Shambhu Nath Jha, Principal Analyst at Fact.MR
What Challenges Could Slow Teleoperation Adoption?
Despite strong momentum, several challenges remain in the teleoperation market. Network latency can affect remote response quality during critical events, and cybersecurity remains a major concern for remotely connected vehicle fleets. Liability allocation among vehicle manufacturers, fleet operators, and teleoperation providers continues evolving, and regulatory harmonization across countries remains incomplete. However, ongoing investments in secure communication systems, redundancy technologies, operator training, and standardized compliance frameworks are expected to address many of these barriers over the coming decade.
Waymo's expansion also signals diversification beyond its current vehicle platforms. On July 8, the company disclosed that it is beginning autonomous testing of the Hyundai IONIQ 5 with a specialist present, running the sixth-generation Driver system. This development signals that Waymo is actively diversifying its vehicle supply chain beyond the Ojai, built on the Zeekr RT platform manufactured by Chinese automaker Geely, and the outgoing Jaguar I-PACE.
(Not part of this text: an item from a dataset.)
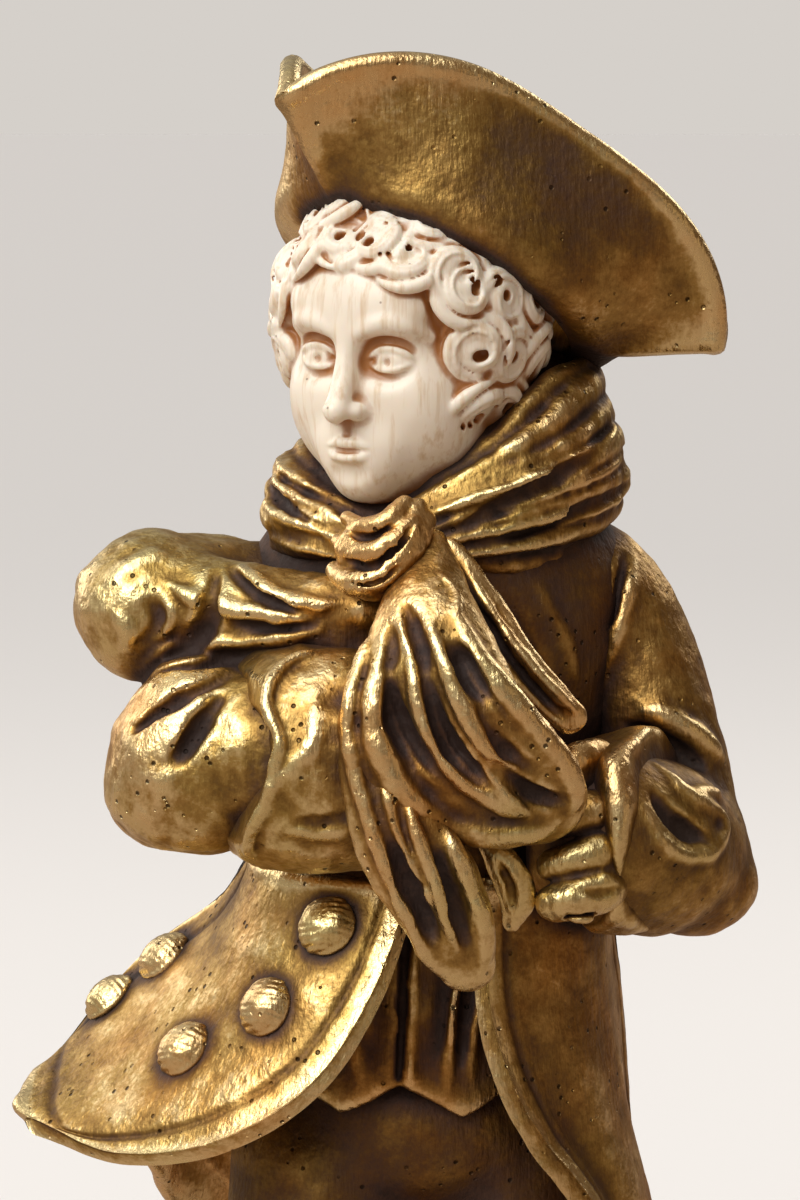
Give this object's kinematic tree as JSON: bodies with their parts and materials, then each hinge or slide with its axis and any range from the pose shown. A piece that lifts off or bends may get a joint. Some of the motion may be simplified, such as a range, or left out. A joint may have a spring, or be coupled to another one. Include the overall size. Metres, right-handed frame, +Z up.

The convergence of Waymo's technical capabilities, regulatory support, and the emerging teleoperation market suggests that the next phase of autonomous vehicle deployment will not be fully driverless in the sense of completely removing human oversight. Instead, it will distribute human expertise across many vehicles through remote assistance, creating a new category of transportation infrastructure that did not exist five years ago. Denver's winter will provide the first major test of whether this approach can scale to the northern markets that represent some of the largest ride-hailing opportunities in the country.